If anyone has further insights I'd love to hear them, but I'm also happy if you want to close this issue as I believe after all this time that this is indeed a k8s challenge, and not dask-related. Sorry for the confusion!

bolliger32 commented 2 years ago

I guess this isn't the full story actually. The hyperthreading component might be whats responsible for the slowdown I'm seeing in that MRE above, but doesn't explain the more complex real world workflow I'm working with. In this workflow, running this with a single 1-CPU worker takes ~240s:

image

Mapping this task across 7 inputs, using 7 1-CPU workers all loaded onto the same physical node takes ~310s each:

image

However, running it on 3000 workers (mapped across 3000 inputs) takes very variable amounts of time, with a mean around ~450s:

image

Still a little baffled by whats going on here. Could it be that each individual processor is somehow waiting for communication with the scheduler while executing the task thread, such that when there are more workers it's spending more time waiting on the scheduler but not doing work on the task? If anyone has any thoughts on where to look to start debugging, let me know!

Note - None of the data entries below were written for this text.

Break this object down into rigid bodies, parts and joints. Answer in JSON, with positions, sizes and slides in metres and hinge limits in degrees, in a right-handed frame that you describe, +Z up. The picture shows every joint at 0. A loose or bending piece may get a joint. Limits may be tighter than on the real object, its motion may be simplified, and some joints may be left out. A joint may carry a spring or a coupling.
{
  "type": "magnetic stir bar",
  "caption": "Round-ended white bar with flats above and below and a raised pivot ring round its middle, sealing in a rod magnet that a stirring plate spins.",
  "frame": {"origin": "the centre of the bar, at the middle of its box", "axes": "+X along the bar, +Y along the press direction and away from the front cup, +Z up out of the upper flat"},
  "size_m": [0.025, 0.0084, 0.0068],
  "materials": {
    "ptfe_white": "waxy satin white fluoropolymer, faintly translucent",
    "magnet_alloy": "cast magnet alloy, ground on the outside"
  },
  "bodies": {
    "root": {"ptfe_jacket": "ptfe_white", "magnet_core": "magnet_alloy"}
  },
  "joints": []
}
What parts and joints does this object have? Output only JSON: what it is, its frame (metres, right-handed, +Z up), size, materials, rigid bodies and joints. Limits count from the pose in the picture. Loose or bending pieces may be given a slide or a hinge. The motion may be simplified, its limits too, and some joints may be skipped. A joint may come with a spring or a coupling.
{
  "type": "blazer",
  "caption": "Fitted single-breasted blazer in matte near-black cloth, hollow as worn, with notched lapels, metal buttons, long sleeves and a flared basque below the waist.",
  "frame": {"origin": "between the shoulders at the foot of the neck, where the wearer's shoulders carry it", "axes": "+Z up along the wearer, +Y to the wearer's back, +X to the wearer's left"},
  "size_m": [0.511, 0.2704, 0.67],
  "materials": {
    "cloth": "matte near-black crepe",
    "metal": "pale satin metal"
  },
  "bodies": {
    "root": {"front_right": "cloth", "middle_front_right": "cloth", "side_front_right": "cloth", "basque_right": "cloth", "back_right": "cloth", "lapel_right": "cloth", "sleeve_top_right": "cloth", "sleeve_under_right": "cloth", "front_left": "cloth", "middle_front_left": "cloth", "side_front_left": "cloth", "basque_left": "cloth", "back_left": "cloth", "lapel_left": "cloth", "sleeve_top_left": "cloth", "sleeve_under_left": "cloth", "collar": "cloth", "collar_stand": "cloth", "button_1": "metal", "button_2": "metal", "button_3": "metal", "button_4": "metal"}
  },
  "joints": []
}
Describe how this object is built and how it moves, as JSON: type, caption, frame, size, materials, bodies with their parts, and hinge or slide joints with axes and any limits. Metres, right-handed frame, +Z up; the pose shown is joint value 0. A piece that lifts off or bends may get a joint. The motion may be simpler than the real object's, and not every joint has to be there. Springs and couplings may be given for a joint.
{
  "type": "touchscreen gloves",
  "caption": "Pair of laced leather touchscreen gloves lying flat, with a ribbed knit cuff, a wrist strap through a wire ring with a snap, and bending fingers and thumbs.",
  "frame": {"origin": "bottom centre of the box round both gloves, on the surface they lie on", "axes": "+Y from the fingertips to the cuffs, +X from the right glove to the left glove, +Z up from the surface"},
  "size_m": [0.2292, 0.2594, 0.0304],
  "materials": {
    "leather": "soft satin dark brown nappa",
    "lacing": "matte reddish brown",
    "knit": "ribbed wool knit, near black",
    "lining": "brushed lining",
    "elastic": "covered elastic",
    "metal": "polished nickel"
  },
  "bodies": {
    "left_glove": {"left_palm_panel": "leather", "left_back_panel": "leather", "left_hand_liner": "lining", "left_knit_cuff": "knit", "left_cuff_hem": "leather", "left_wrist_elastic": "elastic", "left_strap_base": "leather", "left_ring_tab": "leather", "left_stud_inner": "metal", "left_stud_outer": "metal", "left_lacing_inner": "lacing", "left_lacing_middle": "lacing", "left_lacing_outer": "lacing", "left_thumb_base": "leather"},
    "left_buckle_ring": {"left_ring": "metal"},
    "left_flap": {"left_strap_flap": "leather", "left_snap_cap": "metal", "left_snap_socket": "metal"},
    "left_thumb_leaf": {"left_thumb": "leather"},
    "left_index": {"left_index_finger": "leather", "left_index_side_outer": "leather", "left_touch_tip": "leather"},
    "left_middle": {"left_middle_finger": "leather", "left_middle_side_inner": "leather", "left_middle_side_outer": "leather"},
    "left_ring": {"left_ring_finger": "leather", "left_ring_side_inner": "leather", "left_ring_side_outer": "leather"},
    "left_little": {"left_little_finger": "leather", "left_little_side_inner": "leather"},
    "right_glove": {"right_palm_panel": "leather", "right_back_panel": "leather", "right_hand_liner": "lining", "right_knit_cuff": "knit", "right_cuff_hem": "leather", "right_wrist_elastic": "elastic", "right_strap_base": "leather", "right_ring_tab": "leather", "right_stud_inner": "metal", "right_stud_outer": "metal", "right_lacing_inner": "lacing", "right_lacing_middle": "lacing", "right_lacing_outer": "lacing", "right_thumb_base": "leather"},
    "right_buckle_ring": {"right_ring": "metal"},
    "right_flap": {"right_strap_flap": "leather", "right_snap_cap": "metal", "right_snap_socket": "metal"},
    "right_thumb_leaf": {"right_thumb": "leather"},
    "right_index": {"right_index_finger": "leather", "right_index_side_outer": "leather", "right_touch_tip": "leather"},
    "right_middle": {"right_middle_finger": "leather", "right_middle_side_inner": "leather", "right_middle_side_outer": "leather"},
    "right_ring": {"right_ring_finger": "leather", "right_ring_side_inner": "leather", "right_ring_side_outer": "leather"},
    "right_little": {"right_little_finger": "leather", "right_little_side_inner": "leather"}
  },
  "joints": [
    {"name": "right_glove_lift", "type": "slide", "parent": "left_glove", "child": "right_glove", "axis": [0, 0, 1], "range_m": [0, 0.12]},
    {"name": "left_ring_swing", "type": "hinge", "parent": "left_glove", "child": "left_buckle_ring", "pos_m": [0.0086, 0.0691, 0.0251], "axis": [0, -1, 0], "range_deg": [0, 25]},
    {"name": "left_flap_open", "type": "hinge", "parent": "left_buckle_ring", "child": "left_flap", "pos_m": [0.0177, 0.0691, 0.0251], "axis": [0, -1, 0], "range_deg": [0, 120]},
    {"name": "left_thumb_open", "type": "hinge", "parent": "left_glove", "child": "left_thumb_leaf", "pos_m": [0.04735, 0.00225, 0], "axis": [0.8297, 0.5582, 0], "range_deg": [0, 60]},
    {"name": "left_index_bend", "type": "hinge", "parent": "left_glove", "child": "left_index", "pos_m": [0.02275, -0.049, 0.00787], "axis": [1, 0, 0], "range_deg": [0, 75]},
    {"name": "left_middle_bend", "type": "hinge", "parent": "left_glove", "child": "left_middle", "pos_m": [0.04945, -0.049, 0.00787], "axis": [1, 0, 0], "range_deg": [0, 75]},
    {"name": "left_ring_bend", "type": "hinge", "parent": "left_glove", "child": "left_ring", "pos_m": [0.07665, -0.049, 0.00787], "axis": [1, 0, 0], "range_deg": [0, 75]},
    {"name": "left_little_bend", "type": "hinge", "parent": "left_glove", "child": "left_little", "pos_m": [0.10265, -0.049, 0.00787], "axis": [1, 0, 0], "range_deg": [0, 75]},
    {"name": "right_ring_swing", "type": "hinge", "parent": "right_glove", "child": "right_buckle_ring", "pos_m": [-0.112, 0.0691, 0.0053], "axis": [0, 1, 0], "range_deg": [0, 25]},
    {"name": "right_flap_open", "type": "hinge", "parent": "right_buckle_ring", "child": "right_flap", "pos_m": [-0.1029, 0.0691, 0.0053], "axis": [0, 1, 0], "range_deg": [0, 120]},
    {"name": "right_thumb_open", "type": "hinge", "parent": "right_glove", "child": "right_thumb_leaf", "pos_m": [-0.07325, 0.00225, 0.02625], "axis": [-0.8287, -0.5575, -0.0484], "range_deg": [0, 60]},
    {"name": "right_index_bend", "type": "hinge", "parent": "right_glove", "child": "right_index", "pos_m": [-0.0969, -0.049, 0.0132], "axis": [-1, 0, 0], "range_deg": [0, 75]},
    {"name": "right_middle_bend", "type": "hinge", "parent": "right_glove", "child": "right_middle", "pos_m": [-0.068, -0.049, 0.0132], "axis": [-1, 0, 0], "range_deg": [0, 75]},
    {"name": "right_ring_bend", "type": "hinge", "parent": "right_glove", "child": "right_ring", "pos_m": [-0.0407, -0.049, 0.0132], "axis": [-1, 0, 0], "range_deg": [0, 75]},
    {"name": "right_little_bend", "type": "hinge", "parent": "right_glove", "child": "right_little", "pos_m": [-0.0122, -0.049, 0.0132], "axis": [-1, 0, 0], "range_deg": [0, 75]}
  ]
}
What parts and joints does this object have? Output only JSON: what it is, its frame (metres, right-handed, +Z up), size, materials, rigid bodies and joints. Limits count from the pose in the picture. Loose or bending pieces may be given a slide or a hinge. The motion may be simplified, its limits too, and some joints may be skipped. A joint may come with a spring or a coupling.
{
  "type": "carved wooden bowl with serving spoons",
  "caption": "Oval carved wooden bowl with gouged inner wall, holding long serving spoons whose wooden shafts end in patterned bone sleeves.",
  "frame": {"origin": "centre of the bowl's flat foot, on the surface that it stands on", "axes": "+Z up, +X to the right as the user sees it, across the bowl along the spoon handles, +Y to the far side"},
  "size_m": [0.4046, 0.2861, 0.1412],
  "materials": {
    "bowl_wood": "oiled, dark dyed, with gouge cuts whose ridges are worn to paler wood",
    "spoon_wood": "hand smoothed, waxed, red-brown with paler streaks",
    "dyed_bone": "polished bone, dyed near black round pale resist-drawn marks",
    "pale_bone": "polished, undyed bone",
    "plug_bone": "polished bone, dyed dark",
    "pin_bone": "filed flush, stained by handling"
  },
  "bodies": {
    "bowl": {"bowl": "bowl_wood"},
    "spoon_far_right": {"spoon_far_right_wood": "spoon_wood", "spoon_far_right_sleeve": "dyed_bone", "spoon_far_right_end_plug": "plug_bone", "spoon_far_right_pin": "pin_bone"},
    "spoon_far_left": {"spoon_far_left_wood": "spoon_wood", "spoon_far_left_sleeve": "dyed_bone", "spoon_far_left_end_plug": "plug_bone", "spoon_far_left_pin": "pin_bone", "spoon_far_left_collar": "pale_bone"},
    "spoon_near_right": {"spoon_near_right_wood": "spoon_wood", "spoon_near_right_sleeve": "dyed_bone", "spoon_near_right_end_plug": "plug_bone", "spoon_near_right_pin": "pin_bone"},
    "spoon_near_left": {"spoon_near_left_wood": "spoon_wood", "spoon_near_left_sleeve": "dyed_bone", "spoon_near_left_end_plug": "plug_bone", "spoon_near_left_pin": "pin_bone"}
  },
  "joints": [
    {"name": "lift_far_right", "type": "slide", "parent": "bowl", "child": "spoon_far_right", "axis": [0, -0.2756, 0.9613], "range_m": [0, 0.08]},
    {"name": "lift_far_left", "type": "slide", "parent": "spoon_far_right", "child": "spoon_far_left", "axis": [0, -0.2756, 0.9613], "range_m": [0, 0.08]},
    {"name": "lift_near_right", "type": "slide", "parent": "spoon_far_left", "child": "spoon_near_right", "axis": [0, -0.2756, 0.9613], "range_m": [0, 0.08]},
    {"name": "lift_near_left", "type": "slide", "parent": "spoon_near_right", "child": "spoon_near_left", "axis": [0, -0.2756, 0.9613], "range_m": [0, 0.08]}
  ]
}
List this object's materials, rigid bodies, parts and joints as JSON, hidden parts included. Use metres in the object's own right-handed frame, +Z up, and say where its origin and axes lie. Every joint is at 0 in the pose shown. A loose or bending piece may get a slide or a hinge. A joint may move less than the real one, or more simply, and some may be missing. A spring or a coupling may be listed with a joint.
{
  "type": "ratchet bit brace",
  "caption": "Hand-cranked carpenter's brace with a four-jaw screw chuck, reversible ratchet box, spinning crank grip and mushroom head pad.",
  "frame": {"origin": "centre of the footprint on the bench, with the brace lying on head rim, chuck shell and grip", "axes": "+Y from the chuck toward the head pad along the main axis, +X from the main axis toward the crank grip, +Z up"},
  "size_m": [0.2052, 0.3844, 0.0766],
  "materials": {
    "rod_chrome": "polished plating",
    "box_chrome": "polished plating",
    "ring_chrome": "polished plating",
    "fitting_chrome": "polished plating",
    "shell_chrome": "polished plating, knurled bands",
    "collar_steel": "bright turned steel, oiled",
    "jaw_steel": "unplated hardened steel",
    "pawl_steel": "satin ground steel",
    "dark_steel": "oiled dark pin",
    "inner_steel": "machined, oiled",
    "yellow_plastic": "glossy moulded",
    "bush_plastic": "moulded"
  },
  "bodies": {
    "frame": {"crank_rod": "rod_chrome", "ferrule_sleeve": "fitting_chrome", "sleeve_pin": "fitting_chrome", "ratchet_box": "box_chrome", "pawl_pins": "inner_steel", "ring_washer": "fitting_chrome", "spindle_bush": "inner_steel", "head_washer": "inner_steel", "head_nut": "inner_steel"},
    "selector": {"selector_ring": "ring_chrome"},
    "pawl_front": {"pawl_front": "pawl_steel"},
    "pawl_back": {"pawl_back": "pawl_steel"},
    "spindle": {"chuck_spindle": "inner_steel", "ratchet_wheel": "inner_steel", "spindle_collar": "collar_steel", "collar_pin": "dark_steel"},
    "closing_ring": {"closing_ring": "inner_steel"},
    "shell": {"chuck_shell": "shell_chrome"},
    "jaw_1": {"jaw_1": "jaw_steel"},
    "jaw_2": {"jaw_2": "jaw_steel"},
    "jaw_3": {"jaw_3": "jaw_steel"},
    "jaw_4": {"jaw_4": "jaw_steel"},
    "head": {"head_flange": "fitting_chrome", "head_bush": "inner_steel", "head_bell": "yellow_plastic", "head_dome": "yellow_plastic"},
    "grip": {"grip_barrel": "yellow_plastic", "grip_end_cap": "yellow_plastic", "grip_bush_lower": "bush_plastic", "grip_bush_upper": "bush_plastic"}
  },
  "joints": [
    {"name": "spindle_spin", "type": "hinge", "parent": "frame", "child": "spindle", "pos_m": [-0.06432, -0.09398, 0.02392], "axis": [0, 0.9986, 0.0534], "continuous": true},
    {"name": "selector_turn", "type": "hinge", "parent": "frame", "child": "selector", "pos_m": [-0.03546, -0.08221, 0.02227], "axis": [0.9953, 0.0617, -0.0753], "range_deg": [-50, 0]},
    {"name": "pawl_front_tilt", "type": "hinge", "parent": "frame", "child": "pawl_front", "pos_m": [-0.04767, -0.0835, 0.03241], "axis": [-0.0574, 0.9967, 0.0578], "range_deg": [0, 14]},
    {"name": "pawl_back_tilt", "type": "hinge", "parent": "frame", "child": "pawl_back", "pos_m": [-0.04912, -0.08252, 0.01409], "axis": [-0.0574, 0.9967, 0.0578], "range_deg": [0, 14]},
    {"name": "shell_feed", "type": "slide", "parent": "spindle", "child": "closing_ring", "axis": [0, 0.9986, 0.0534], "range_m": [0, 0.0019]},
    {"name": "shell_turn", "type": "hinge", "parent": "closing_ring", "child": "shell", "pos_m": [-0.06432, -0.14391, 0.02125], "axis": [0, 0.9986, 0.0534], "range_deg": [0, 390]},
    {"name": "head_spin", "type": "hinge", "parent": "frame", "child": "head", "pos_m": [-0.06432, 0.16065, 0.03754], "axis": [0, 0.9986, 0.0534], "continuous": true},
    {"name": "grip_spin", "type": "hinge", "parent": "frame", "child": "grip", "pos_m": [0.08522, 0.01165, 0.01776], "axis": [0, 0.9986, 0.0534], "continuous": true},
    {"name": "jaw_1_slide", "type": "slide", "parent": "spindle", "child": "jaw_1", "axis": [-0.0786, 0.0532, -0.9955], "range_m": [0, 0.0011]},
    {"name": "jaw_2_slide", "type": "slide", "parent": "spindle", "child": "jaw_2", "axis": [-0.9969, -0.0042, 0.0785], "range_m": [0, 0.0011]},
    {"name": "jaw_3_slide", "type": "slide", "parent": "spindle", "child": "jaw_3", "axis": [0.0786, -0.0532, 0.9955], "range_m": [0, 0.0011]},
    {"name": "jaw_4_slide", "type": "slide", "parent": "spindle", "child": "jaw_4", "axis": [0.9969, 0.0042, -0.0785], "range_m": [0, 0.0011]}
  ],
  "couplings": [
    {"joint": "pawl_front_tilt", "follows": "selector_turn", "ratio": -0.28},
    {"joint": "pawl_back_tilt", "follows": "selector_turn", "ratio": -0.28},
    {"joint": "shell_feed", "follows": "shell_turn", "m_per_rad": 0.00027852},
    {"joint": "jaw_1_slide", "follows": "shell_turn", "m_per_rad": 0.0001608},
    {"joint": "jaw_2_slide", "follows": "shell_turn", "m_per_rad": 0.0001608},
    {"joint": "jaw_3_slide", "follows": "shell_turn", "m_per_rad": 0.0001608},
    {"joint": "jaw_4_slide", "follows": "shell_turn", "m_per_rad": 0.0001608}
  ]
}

I'll note that unlike the MRE I included originally, the slowdown is not capped at ~2x the runtime for a single worker executing the task on a single input. Some of the longer-running tasks in the 3000-worker example are much longer than 2x the original time. I'll also note that the structure of this workflow is such that there shouldn't be any meaningful differences in runtime of the task across the various inputs that I map over.

I've also looked at the profile for each case (1 task vs. 3000 simultaneous tasks) and it's clear that there isn't one section within the overall function that is causing the slowdown. The profile graphs look roughly identical, but every call takes longer w/ 3000 workers executing simultaneously than when it's just one worker.